WORK TO BE COMPLETED:
The records below are made of lines; count those holding the word "object" and give the number only.

:::::

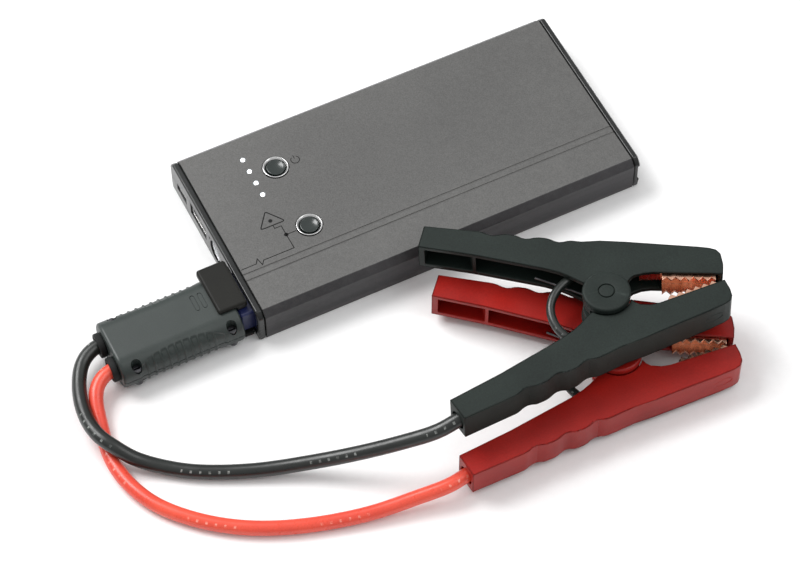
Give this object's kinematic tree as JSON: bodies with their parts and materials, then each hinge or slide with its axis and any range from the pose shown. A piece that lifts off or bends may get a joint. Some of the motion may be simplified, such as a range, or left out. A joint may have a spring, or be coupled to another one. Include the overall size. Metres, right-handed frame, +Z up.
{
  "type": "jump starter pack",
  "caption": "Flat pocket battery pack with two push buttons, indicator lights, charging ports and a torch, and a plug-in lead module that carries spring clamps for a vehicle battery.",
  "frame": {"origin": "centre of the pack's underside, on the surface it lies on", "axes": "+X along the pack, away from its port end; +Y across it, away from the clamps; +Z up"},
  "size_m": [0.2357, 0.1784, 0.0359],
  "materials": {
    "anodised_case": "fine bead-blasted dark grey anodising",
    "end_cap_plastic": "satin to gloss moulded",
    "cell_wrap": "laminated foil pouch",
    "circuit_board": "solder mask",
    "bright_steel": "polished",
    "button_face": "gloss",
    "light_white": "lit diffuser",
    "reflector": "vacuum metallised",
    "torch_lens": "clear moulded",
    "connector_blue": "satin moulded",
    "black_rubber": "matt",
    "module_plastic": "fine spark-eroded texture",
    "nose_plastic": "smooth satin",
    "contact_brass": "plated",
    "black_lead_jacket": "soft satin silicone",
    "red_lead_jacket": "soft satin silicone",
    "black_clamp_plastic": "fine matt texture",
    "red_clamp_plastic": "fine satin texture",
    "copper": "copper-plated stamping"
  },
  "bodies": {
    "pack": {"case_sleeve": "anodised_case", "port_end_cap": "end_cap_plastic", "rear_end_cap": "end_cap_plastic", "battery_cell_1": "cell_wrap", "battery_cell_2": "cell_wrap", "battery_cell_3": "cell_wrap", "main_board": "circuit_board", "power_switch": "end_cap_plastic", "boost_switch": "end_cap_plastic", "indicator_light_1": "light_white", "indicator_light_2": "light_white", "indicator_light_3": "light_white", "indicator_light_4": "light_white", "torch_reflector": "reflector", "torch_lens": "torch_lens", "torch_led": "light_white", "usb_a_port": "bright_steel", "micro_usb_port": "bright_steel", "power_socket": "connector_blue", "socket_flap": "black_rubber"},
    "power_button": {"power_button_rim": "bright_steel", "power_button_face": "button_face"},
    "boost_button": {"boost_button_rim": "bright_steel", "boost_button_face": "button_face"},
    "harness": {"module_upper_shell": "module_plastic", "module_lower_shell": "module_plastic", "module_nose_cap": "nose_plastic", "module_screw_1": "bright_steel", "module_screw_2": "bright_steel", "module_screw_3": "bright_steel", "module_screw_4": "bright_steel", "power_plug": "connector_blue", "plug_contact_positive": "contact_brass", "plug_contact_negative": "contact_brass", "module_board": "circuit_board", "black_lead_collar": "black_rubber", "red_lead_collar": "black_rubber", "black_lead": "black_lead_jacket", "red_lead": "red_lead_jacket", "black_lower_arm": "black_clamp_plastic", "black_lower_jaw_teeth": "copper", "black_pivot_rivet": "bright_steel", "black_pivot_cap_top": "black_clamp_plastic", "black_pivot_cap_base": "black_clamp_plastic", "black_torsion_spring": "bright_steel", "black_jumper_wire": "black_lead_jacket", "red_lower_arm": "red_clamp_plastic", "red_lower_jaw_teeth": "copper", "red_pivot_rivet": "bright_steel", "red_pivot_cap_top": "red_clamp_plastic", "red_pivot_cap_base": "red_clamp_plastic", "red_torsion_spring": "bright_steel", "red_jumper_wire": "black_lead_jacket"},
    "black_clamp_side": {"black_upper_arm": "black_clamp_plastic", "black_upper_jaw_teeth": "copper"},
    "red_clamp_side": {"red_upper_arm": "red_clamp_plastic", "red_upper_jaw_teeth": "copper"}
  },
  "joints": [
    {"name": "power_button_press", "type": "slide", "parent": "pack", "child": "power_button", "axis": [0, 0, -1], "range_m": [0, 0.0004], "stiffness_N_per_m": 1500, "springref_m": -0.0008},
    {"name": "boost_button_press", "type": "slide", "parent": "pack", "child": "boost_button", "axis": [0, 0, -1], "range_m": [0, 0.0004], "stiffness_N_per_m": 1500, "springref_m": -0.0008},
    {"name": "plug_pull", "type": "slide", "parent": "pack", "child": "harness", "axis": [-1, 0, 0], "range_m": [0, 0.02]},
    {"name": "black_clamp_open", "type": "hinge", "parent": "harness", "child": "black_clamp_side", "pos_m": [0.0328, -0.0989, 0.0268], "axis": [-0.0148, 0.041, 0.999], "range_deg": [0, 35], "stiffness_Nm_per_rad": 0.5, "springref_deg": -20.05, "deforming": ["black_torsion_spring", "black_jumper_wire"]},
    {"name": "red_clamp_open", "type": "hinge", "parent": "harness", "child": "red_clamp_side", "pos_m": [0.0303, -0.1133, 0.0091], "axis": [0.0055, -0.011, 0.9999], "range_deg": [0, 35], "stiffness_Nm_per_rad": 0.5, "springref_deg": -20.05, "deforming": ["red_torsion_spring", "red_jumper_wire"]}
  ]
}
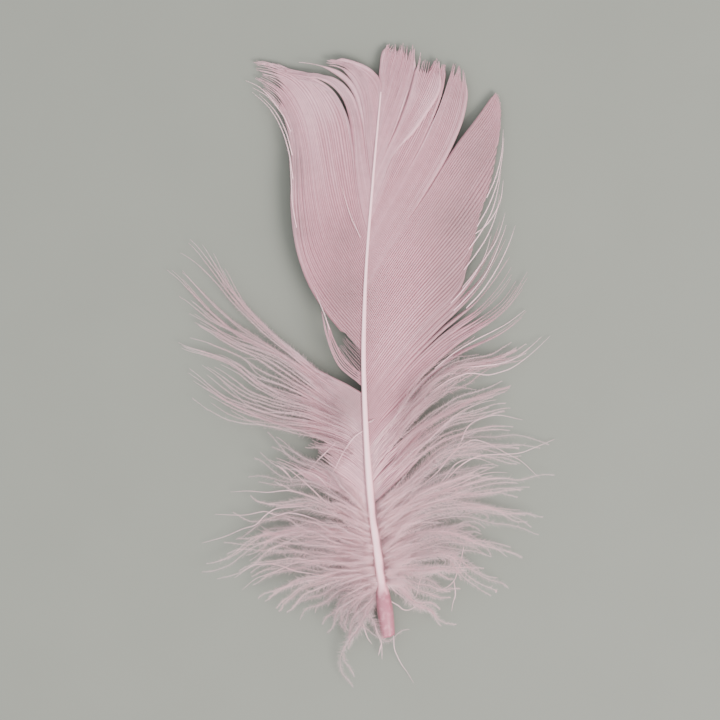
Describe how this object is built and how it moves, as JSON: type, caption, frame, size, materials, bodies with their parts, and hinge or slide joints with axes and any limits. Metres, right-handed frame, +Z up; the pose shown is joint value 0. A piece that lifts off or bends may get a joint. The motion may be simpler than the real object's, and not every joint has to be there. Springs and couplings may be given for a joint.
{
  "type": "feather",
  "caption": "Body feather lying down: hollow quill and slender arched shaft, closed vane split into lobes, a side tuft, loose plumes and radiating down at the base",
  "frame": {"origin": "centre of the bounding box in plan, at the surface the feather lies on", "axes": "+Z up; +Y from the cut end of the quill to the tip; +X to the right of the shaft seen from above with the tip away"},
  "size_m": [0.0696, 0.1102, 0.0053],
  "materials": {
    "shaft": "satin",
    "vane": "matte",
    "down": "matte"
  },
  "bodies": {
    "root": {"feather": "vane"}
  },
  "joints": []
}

:::::

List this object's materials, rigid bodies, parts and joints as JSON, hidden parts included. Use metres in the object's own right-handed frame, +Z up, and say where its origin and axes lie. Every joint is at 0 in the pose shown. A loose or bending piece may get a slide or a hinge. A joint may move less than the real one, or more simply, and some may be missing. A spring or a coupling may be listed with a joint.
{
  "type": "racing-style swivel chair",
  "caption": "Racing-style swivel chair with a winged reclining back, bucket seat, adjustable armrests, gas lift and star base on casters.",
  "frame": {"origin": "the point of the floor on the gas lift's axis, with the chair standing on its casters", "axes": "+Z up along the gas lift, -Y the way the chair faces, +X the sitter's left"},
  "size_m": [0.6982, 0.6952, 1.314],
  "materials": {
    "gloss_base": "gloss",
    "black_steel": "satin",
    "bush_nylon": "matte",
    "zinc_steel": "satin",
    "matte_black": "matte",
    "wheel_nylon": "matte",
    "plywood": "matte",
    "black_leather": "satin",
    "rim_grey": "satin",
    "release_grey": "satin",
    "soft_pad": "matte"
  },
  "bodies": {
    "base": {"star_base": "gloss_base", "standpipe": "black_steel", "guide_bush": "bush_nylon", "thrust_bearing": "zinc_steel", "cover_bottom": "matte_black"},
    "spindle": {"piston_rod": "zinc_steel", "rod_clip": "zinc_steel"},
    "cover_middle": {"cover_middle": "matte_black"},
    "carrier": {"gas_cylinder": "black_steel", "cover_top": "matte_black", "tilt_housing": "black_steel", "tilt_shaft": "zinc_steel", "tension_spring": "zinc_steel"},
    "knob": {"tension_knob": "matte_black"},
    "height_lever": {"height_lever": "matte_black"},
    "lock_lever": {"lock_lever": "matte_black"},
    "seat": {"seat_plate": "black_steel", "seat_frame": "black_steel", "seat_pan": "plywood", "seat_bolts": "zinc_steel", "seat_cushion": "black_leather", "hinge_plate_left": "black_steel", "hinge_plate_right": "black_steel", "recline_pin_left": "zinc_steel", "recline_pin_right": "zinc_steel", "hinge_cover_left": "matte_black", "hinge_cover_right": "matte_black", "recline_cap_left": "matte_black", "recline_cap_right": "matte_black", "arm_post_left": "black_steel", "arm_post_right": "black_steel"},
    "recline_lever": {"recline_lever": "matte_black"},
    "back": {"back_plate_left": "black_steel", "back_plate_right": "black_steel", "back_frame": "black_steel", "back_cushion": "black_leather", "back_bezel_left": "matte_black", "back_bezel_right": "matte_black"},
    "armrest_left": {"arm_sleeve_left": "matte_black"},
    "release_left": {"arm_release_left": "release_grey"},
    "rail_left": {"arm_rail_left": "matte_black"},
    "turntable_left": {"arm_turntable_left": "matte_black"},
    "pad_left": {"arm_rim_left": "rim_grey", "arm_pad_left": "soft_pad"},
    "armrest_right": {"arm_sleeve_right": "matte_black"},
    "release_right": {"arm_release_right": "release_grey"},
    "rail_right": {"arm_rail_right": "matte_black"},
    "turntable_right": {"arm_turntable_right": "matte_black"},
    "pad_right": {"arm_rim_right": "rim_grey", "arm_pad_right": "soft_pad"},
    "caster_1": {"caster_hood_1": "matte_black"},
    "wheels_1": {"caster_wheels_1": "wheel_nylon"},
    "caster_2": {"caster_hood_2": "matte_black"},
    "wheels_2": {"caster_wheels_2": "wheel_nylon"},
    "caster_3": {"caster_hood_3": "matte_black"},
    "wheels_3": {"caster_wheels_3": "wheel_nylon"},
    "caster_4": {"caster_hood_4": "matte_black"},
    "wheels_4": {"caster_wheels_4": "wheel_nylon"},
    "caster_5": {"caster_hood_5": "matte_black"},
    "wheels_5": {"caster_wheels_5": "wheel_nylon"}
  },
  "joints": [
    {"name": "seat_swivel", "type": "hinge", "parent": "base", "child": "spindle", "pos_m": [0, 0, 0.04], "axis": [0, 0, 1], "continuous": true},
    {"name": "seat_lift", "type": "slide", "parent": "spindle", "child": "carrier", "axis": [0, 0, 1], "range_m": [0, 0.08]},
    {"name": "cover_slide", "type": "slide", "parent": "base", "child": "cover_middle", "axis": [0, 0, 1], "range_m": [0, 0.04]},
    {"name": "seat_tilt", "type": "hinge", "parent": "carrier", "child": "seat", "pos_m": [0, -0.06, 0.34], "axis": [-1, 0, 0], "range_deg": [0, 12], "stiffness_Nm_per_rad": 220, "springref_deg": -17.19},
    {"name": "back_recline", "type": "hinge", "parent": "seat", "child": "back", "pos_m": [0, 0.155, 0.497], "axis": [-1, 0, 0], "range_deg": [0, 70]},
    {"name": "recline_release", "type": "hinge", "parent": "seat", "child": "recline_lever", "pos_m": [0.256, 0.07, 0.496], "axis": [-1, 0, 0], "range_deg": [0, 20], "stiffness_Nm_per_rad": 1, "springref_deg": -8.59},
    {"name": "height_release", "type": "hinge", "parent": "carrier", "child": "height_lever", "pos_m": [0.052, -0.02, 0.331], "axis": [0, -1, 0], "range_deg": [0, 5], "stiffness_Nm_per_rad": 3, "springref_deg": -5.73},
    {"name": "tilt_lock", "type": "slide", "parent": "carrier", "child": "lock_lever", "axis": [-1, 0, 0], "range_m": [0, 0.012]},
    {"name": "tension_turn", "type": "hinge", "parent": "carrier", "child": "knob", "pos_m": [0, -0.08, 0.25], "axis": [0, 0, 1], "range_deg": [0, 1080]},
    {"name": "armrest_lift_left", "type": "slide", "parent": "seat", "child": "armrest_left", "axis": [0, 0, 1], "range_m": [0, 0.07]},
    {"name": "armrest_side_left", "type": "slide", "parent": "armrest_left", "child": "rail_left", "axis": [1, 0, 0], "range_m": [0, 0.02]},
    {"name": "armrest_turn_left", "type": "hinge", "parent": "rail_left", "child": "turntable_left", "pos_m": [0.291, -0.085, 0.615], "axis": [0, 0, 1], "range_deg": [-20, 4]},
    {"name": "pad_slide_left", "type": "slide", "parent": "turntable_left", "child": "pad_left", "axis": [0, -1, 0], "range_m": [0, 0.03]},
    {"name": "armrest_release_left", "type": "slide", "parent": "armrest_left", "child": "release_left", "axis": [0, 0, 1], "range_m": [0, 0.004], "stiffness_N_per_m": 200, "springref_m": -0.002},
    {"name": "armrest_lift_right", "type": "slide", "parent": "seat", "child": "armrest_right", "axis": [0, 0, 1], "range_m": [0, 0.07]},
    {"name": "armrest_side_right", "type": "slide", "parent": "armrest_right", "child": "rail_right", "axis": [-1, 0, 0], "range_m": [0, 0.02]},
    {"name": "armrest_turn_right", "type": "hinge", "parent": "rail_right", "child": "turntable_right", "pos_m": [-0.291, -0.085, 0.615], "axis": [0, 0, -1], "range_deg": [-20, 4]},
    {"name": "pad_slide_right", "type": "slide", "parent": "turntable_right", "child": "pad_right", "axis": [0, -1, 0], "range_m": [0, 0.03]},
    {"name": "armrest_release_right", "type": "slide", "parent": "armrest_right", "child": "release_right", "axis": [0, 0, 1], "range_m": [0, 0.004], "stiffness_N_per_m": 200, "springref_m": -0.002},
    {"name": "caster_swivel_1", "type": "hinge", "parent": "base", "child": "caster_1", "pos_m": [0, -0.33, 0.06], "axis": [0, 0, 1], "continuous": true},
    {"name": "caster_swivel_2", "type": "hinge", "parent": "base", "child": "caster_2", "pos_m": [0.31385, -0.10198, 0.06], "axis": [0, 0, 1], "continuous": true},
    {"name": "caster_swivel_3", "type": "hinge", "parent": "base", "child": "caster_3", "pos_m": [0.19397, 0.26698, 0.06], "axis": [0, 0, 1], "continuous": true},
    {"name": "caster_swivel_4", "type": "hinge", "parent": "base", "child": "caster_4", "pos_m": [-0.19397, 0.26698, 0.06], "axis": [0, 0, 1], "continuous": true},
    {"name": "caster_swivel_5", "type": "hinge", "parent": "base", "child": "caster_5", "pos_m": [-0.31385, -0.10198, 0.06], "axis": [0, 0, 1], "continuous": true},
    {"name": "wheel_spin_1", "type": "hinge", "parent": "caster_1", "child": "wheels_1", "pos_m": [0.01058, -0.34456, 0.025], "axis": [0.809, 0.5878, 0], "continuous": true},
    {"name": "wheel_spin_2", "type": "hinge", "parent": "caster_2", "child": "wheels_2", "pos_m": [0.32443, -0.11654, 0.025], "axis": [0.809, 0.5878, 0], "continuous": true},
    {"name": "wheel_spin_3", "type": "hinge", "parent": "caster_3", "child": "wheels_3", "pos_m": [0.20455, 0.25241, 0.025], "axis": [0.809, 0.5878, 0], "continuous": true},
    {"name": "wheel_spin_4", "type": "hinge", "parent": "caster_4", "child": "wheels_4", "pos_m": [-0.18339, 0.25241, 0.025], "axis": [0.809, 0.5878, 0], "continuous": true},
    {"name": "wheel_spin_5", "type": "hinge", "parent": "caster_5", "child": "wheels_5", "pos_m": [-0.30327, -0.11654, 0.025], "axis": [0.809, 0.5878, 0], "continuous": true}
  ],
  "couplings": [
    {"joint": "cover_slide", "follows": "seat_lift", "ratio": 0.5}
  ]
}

:::::

REPLY TO THE EXERCISE:
3